The Influence of Geometric Model Complexity on Near-Wall Flow Phenomena and their Resolution in Large-Eddy Simulations

Abstract

Large-eddy simulation models are increasingly used to study the urban climate. Technological advances in the field of high performance computing enable modelers to calculate urban flow phenomena at increasingly high resolutions. Thus, the focus of urban climate studies using large-eddy simulations is moving gradually closer to the wall. It is particularly in these near-wall regions where two integral components of large-eddy simulations no longer function reliably. Surface boundary conditions, on the one hand, cannot account for heterogeneity in surface roughness. Furthermore, sub-grid scale models are often based on heuristic assumptions about eddy geometries.

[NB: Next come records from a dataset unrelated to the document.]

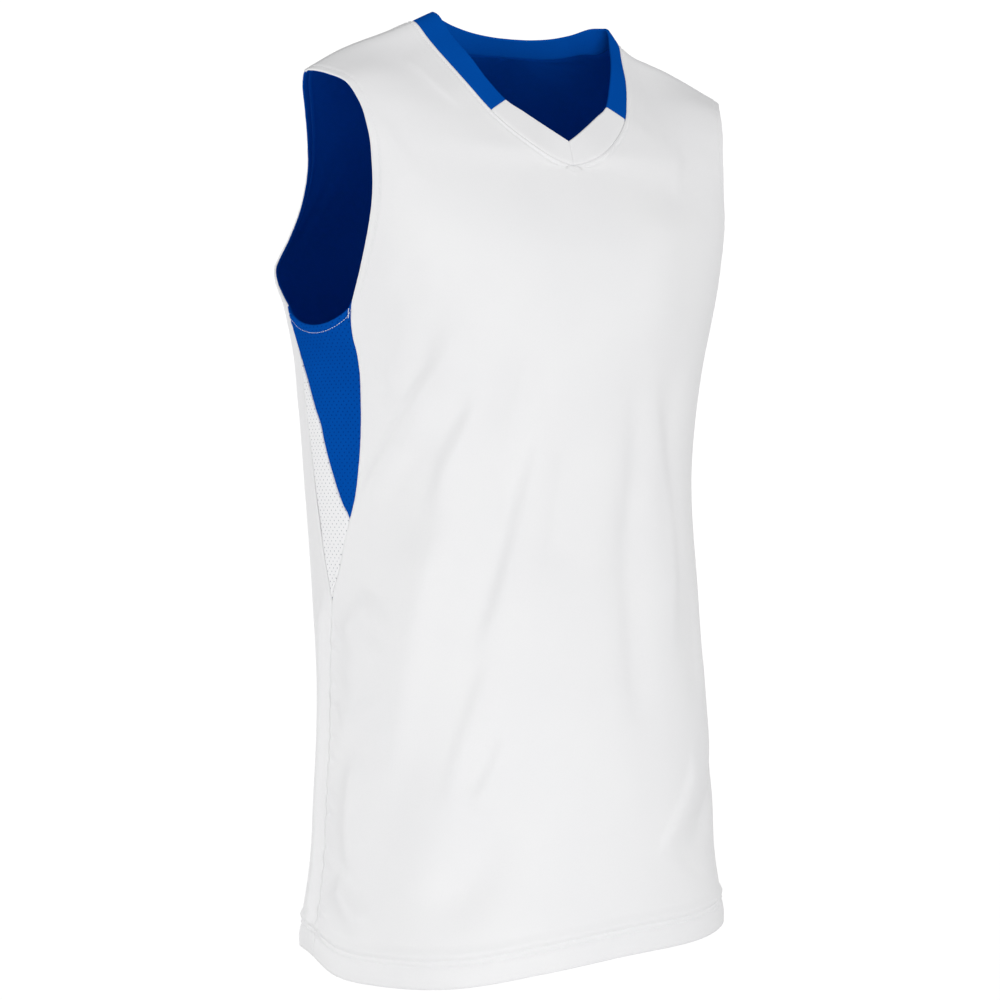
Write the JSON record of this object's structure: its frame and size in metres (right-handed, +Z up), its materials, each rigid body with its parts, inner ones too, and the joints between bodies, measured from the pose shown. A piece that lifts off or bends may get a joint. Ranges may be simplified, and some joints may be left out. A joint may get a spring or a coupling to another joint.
{
  "type": "basketball jersey",
  "caption": "Sleeveless V-necked basketball jersey, hollow and filled out, with a contrast neckband and pointed mesh side inserts over a contrast inner ply.",
  "frame": {"origin": "on the centre plane, level with the neck ends of the shoulder seams, where a hanger or the shoulders hold the jersey up", "axes": "+Z up, the front faces -Y, +X is the wearer's left"},
  "size_m": [0.4245, 0.277, 0.7942],
  "materials": {
    "white_knit": "smooth white polyester knit",
    "white_mesh": "white pinhole mesh",
    "blue_knit": "smooth royal blue polyester knit",
    "blue_mesh": "royal blue pinhole mesh",
    "blue_lining": "dark royal blue polyester knit"
  },
  "bodies": {
    "root": {"front_panel": "white_knit", "back_panel": "white_knit", "side_mesh_blue_right": "blue_mesh", "side_mesh_blue_left": "blue_mesh", "side_mesh_white_right": "white_mesh", "side_mesh_white_left": "white_mesh", "neckband_blue": "blue_knit", "neckband_white_right": "white_knit", "neckband_white_left": "white_knit", "lining_front": "blue_lining", "lining_back": "blue_lining"}
  },
  "joints": []
}
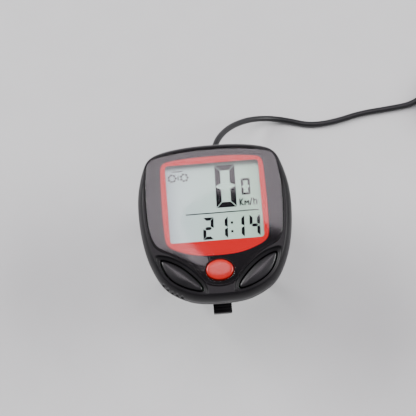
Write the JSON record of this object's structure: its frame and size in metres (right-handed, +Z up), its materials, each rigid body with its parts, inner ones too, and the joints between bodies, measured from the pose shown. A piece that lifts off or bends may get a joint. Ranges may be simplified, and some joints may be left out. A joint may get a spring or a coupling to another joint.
{
  "type": "cycling computer",
  "caption": "Wired handlebar cycling computer with display head, slide-on bracket for a 25.4 mm bar, cable ties, and a fork sensor on a coiled lead.",
  "frame": {"origin": "on the axis of the clamped handlebar, at the middle of the bracket", "axes": "+X along the handlebar to the rider's right, +Y forwards along the bicycle, +Z up out of the display"},
  "size_m": [0.1439, 0.0876, 0.0492],
  "materials": {
    "case_black": "fine moulded texture, satin",
    "case_rear": "fine moulded texture",
    "face_clear": "polished clear",
    "print_black": "ink behind clear plastic",
    "print_red": "ink behind clear plastic",
    "key_red": "satin moulded",
    "key_black": "satin moulded",
    "display_glass": "polished",
    "display_back": "pale grey-green reflector",
    "display_ink": "dark liquid crystal",
    "holder_white": "moulded",
    "rubber_black": "matt rubber",
    "rubber_grey": "silicone",
    "board_green": "solder mask over glass epoxy",
    "resin_black": "cured resin",
    "component_tan": "ceramic",
    "steel_bright": "bright",
    "spring_brass": "sprung brass",
    "nylon_black": "cable tie nylon",
    "sheath_black": "flexible PVC",
    "glass_capsule": "drawn glass"
  },
  "bodies": {
    "bracket": {"bracket_base": "case_rear", "bracket_pad": "rubber_black", "latch_spring": "steel_bright", "pin_springs": "spring_brass", "strain_relief": "rubber_black", "cable_tie_left": "nylon_black", "cable_tie_right": "nylon_black", "lead_run": "sheath_black", "lead_coil": "sheath_black", "coil_tie": "nylon_black", "lead_tail": "sheath_black", "sensor_housing": "case_black", "sensor_base": "case_rear", "sensor_pad": "rubber_black", "reed_switch": "glass_capsule", "sensor_strain_relief": "rubber_black"},
    "head": {"front_case": "case_black", "rear_case": "case_rear", "case_screws": "steel_bright", "case_gasket": "rubber_black", "lens": "face_clear", "lens_black_print": "print_black", "lens_red_print": "print_red", "display_front_glass": "display_glass", "display_rear_glass": "display_glass", "display_reflector": "display_back", "display_segments": "display_ink", "display_holder": "holder_white", "zebra_strip": "rubber_grey", "circuit_board": "board_green", "processor": "resin_black", "crystal": "steel_bright", "board_components": "component_tan", "key_domes": "steel_bright", "key_rubbers": "rubber_grey", "battery": "steel_bright", "battery_top_contact": "spring_brass", "rear_contacts": "spring_brass", "contact_springs": "spring_brass"},
    "cover": {"battery_cover": "case_rear", "battery_cover_seal": "rubber_black", "battery_cover_contact": "spring_brass"},
    "latch": {"release_latch": "case_rear"},
    "pin_left": {"contact_pin_left": "spring_brass"},
    "pin_right": {"contact_pin_right": "spring_brass"},
    "centre_button": {"centre_key": "key_red"},
    "left_button": {"left_key": "key_black"},
    "right_button": {"right_key": "key_black"}
  },
  "joints": [
    {"name": "head_slide", "type": "slide", "parent": "bracket", "child": "head", "axis": [0, 1, 0], "range_m": [0, 0.0275], "deforming": ["release_latch"]},
    {"name": "release_latch_press", "type": "hinge", "parent": "bracket", "child": "latch", "pos_m": [0, -0.008, 0.0179], "axis": [1, 0, 0], "range_deg": [0, 9], "stiffness_Nm_per_rad": 0.5, "springref_deg": -1.72, "deforming": ["latch_spring"]},
    {"name": "centre_button_press", "type": "slide", "parent": "head", "child": "centre_button", "axis": [0, 0, -1], "range_m": [0, 0.0007], "stiffness_N_per_m": 2000, "springref_m": -0.0001, "deforming": ["key_rubbers"]},
    {"name": "left_button_press", "type": "slide", "parent": "head", "child": "left_button", "axis": [0, 0, -1], "range_m": [0, 0.0006], "stiffness_N_per_m": 2000, "springref_m": -0.0001, "deforming": ["key_rubbers"]},
    {"name": "right_button_press", "type": "slide", "parent": "head", "child": "right_button", "axis": [0, 0, -1], "range_m": [0, 0.0006], "stiffness_N_per_m": 2000, "springref_m": -0.0001, "deforming": ["key_rubbers"]},
    {"name": "battery_cover_turn", "type": "hinge", "parent": "head", "child": "cover", "pos_m": [0, 0.014, 0.021], "axis": [0, 0, -1], "range_deg": [0, 60]},
    {"name": "contact_pin_left_press", "type": "slide", "parent": "bracket", "child": "pin_left", "axis": [0, 0, -1], "range_m": [0, 0.0005], "stiffness_N_per_m": 800, "springref_m": -0.0002, "deforming": ["pin_springs"]},
    {"name": "contact_pin_right_press", "type": "slide", "parent": "bracket", "child": "pin_right", "axis": [0, 0, -1], "range_m": [0, 0.0005], "stiffness_N_per_m": 800, "springref_m": -0.0002, "deforming": ["pin_springs"]}
  ]
}
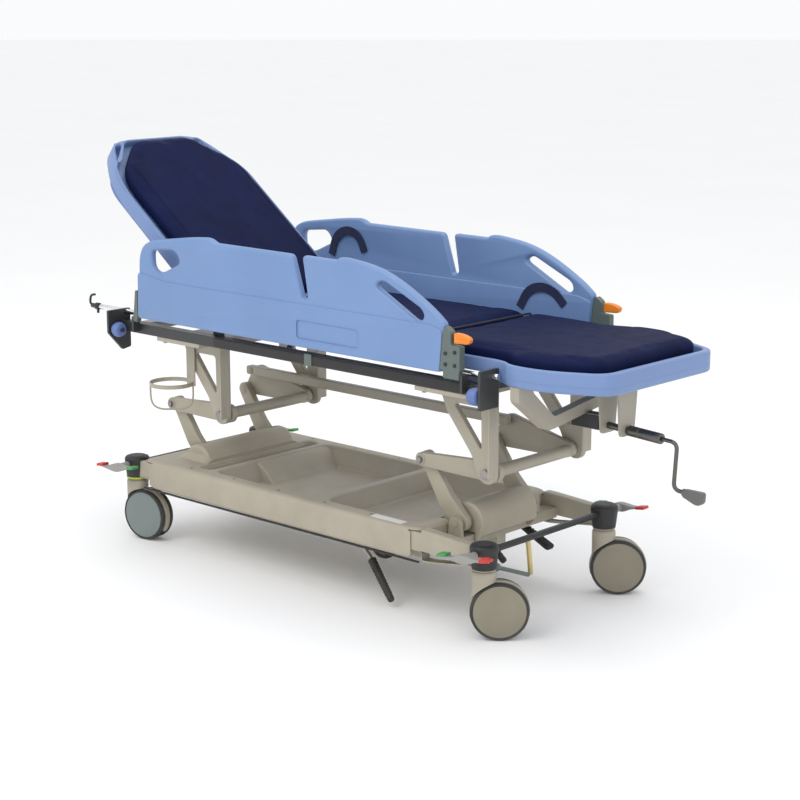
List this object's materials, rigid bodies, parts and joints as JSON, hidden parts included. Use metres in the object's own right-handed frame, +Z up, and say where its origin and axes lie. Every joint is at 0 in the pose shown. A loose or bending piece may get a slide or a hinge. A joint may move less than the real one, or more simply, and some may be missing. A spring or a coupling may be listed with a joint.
{
  "type": "stretcher trolley",
  "caption": "Hospital stretcher trolley: wheeled tray base, rocker lift, moulded bed panels with mattresses, raising backrest, folding side guards and foot crank.",
  "frame": {"origin": "centre of the bounding box at floor level", "axes": "+Z up, +X towards the foot end, near side at -Y"},
  "size_m": [2.1038, 0.71, 1.2193],
  "materials": {
    "base_paint": "semi-gloss warm grey powder coat",
    "cover_plastic": "moulded grained plastic",
    "wheel_tread": "grey rubber tread with beige hub discs",
    "lever_steel": "zinc plated",
    "dark_rubber": "ribbed black rubber",
    "pedal_steel": "dark grey with coloured tips",
    "panel_blue": "light blue moulded plastic",
    "roller_blue": "mid blue bumper",
    "cover_vinyl": "navy coated upholstery",
    "bracket_grey": "grey-green paint",
    "latch_orange": "orange plastic",
    "chrome": "polished"
  },
  "bodies": {
    "base": {"base_rail_near": "base_paint", "base_rail_far": "base_paint", "base_spine": "base_paint", "pivot_frame_head": "base_paint", "pivot_frame_foot": "base_paint", "tray_cover": "cover_plastic"},
    "swivel_head_near": {"caster_fork_head_near": "base_paint"},
    "wheels_head_near": {"caster_wheels_head_near": "wheel_tread"},
    "bumper_head_near": {"bumper_roller_head_near": "roller_blue"},
    "swivel_head_far": {"caster_fork_head_far": "base_paint"},
    "wheels_head_far": {"caster_wheels_head_far": "wheel_tread"},
    "bumper_head_far": {"bumper_roller_head_far": "roller_blue"},
    "swivel_foot_near": {"caster_fork_foot_near": "base_paint"},
    "wheels_foot_near": {"caster_wheels_foot_near": "wheel_tread"},
    "bumper_foot_near": {"bumper_roller_foot_near": "roller_blue"},
    "swivel_foot_far": {"caster_fork_foot_far": "base_paint"},
    "wheels_foot_far": {"caster_wheels_foot_far": "wheel_tread"},
    "bumper_foot_far": {"bumper_roller_foot_far": "roller_blue"},
    "brake_head": {"brake_bar_head": "pedal_steel"},
    "brake_foot": {"brake_bar_foot": "pedal_steel"},
    "steering_arm": {"fifth_arm": "lever_steel", "fifth_grip_near": "dark_rubber", "fifth_grip_far": "dark_rubber"},
    "steering_wheel": {"fifth_wheel": "wheel_tread"},
    "links_head": {"lower_link_head_near": "base_paint", "lower_link_head_far": "base_paint"},
    "rocker_head": {"rocker_head": "base_paint"},
    "links_foot": {"lower_link_foot_near": "base_paint", "lower_link_foot_far": "base_paint"},
    "rocker_foot": {"rocker_foot": "base_paint"},
    "sync_bar": {"sync_bar": "base_paint"},
    "bed": {"leg_frame_head": "base_paint", "leg_frame_foot": "base_paint", "side_rail_near": "base_paint", "side_rail_far": "base_paint", "cross_tube_head": "base_paint", "strut_cross": "base_paint", "foot_yoke": "base_paint", "seat_deck": "panel_blue", "foot_deck": "panel_blue", "seat_mattress": "cover_vinyl", "foot_mattress": "cover_vinyl", "cup_holder": "base_paint"},
    "guard_near": {"side_guard_near": "panel_blue", "guard_bracket_head_near": "bracket_grey", "guard_bracket_foot_near": "bracket_grey"},
    "latch_near": {"guard_latch_near": "latch_orange"},
    "guard_far": {"side_guard_far": "panel_blue", "guard_bracket_head_far": "bracket_grey", "guard_bracket_foot_far": "bracket_grey"},
    "latch_far": {"guard_latch_far": "latch_orange"},
    "backrest": {"back_deck": "panel_blue", "back_mattress": "cover_vinyl"},
    "strut_cylinder": {"strut_cylinder": "lever_steel"},
    "strut_rod": {"strut_rod": "chrome"},
    "drip_pole": {"drip_pole": "chrome"},
    "crank": {"crank_shaft": "lever_steel"},
    "crank_grip": {"crank_grip": "lever_steel"}
  },
  "joints": [
    {"name": "caster_swivel_head_near", "type": "hinge", "parent": "base", "child": "swivel_head_near", "pos_m": [-0.8345, -0.26, 0.17], "axis": [0, 0, 1], "continuous": true},
    {"name": "caster_roll_head_near", "type": "hinge", "parent": "swivel_head_near", "child": "wheels_head_near", "pos_m": [-0.79395, -0.25394, 0.078], "axis": [-0.1478, 0.989, 0], "continuous": true},
    {"name": "caster_swivel_head_far", "type": "hinge", "parent": "base", "child": "swivel_head_far", "pos_m": [-0.8345, 0.26, 0.17], "axis": [0, 0, 1], "continuous": true},
    {"name": "caster_roll_head_far", "type": "hinge", "parent": "swivel_head_far", "child": "wheels_head_far", "pos_m": [-0.79395, 0.26606, 0.078], "axis": [-0.1478, 0.989, 0], "continuous": true},
    {"name": "caster_swivel_foot_near", "type": "hinge", "parent": "base", "child": "swivel_foot_near", "pos_m": [0.5575, -0.26, 0.17], "axis": [0, 0, 1], "continuous": true},
    {"name": "caster_roll_foot_near", "type": "hinge", "parent": "swivel_foot_near", "child": "wheels_foot_near", "pos_m": [0.58773, -0.2323, 0.078], "axis": [-0.6756, 0.7373, 0], "continuous": true},
    {"name": "caster_swivel_foot_far", "type": "hinge", "parent": "base", "child": "swivel_foot_far", "pos_m": [0.5575, 0.26, 0.17], "axis": [0, 0, 1], "continuous": true},
    {"name": "caster_roll_foot_far", "type": "hinge", "parent": "swivel_foot_far", "child": "wheels_foot_far", "pos_m": [0.58891, 0.28635, 0.078], "axis": [-0.6428, 0.766, 0], "continuous": true},
    {"name": "brake_pedal_foot", "type": "hinge", "parent": "base", "child": "brake_foot", "pos_m": [0.5575, 0, 0.232], "axis": [0, 1, 0], "range_deg": [0, 16]},
    {"name": "brake_pedal_head", "type": "hinge", "parent": "base", "child": "brake_head", "pos_m": [-0.8345, 0, 0.232], "axis": [0, 1, 0], "range_deg": [0, 16]},
    {"name": "steering_wheel_lower", "type": "hinge", "parent": "base", "child": "steering_arm", "pos_m": [0.0665, 0, 0.128], "axis": [0, 1, 0], "range_deg": [-18, 0]},
    {"name": "steering_wheel_roll", "type": "hinge", "parent": "steering_arm", "child": "steering_wheel", "pos_m": [-0.0385, 0, 0.084], "axis": [0, 1, 0], "continuous": true},
    {"name": "lift", "type": "hinge", "parent": "base", "child": "links_head", "pos_m": [-0.6485, 0, 0.255], "axis": [0, 1, 0], "range_deg": [-6.2, 1.6]},
    {"name": "lift_rocker_head", "type": "hinge", "parent": "links_head", "child": "rocker_head", "pos_m": [-0.7705, 0, 0.413], "axis": [0, 1, 0], "range_deg": [-8, 31]},
    {"name": "lift_bed", "type": "hinge", "parent": "rocker_head", "child": "bed", "pos_m": [-0.5185, 0, 0.42], "axis": [0, 1, 0], "range_deg": [-24.8, 6.4]},
    {"name": "lift_sync", "type": "hinge", "parent": "rocker_head", "child": "sync_bar", "pos_m": [-0.7315, 0, 0.479], "axis": [0, 1, 0], "range_deg": [-24.8, 6.4]},
    {"name": "lift_links_foot", "type": "hinge", "parent": "base", "child": "links_foot", "pos_m": [0.3775, 0, 0.255], "axis": [0, 1, 0], "range_deg": [-6.2, 1.6]},
    {"name": "lift_rocker_foot", "type": "hinge", "parent": "links_foot", "child": "rocker_foot", "pos_m": [0.2555, 0, 0.413], "axis": [0, 1, 0], "range_deg": [-8, 31]},
    {"name": "bumper_roll_head_near", "type": "hinge", "parent": "bed", "child": "bumper_head_near", "pos_m": [-0.8195, -0.327, 0.659], "axis": [1, 0, 0], "continuous": true},
    {"name": "bumper_roll_head_far", "type": "hinge", "parent": "bed", "child": "bumper_head_far", "pos_m": [-0.8195, 0.327, 0.659], "axis": [1, 0, 0], "continuous": true},
    {"name": "bumper_roll_foot_near", "type": "hinge", "parent": "bed", "child": "bumper_foot_near", "pos_m": [0.5775, -0.327, 0.659], "axis": [1, 0, 0], "continuous": true},
    {"name": "bumper_roll_foot_far", "type": "hinge", "parent": "bed", "child": "bumper_foot_far", "pos_m": [0.5775, 0.327, 0.659], "axis": [1, 0, 0], "continuous": true},
    {"name": "guard_fold_near", "type": "hinge", "parent": "bed", "child": "guard_near", "pos_m": [-0.1385, -0.318, 0.698], "axis": [1, 0, 0], "range_deg": [0, 180]},
    {"name": "guard_latch_near", "type": "hinge", "parent": "guard_near", "child": "latch_near", "pos_m": [0.5115, -0.316, 0.798], "axis": [0, 1, 0], "range_deg": [-14, 0], "stiffness_Nm_per_rad": 2},
    {"name": "guard_fold_far", "type": "hinge", "parent": "bed", "child": "guard_far", "pos_m": [-0.1385, 0.318, 0.698], "axis": [-1, 0, 0], "range_deg": [0, 180]},
    {"name": "guard_latch_far", "type": "hinge", "parent": "guard_far", "child": "latch_far", "pos_m": [0.5115, 0.316, 0.798], "axis": [0, 1, 0], "range_deg": [-14, 0], "stiffness_Nm_per_rad": 2},
    {"name": "backrest_raise", "type": "hinge", "parent": "bed", "child": "backrest", "pos_m": [-0.4385, 0, 0.706], "axis": [0, 1, 0], "range_deg": [-37.5, 34.5]},
    {"name": "backrest_strut_swing", "type": "hinge", "parent": "bed", "child": "strut_cylinder", "pos_m": [-0.4385, 0, 0.606], "axis": [0, 1, 0], "range_deg": [-27, 29]},
    {"name": "backrest_strut_slide", "type": "slide", "parent": "strut_cylinder", "child": "strut_rod", "axis": [-0.6904, 0, 0.7234], "range_m": [-0.05, 0.046]},
    {"name": "drip_pole_slide", "type": "slide", "parent": "bed", "child": "drip_pole", "axis": [-1, 0, 0], "range_m": [0, 0.5]},
    {"name": "crank_turn", "type": "hinge", "parent": "bed", "child": "crank", "pos_m": [0.7915, 0, 0.555], "axis": [0.9982, 0, -0.0593], "continuous": true},
    {"name": "crank_grip_spin", "type": "hinge", "parent": "crank", "child": "crank_grip", "pos_m": [1.00987, 0, 0.41981], "axis": [0.9982, 0, -0.0593], "continuous": true}
  ],
  "couplings": [
    {"joint": "brake_pedal_head", "follows": "brake_pedal_foot", "ratio": 1},
    {"joint": "lift_rocker_head", "follows": "lift", "ratio": -5},
    {"joint": "lift_bed", "follows": "lift", "ratio": 4},
    {"joint": "lift_sync", "follows": "lift", "ratio": 4},
    {"joint": "lift_links_foot", "follows": "lift", "ratio": 1},
    {"joint": "lift_rocker_foot", "follows": "lift", "ratio": -5},
    {"joint": "backrest_strut_swing", "follows": "backrest_raise", "ratio": 0.689},
    {"joint": "backrest_strut_slide", "follows": "backrest_raise", "m_per_rad": 0.0699}
  ]
}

In the course of this work, two wind-tunnel experiments are designed and carried out at the Environmental Wind Tunnel Laboratory using the WOTAN wind tunnel. Results of these experiments are then compared to the results of corresponding large-eddy simulation studies carried out with the contemporary urban climate model PALM. The aim of the comparison is to validate the replication of near-wall turbulence at rough surfaces in large-eddy simulation models. Findings from both experiments indicate an underestimation of wall-normal turbulent fluxes by PALM with respect to the wind-tunnel results. This difference can be significantly eliminated either by artificially increasing the roughness lengths in the surface boundary condition, or by increasing the grid resolution, or by choosing scale-dependent sub-grid scale models. Furthermore, the wind-tunnel flow exhibits near-wall anisotropy of the turbulent motions as a function of surface roughness. The large-eddy simulation results do not show any anisotropy of the turbulent motions near the wall. Future sub-grid scale models must be able to address these differences. Until then, modelers need to cultivate an awareness of the uncertainties of the large-eddy simulation technique especially in the near-wall region.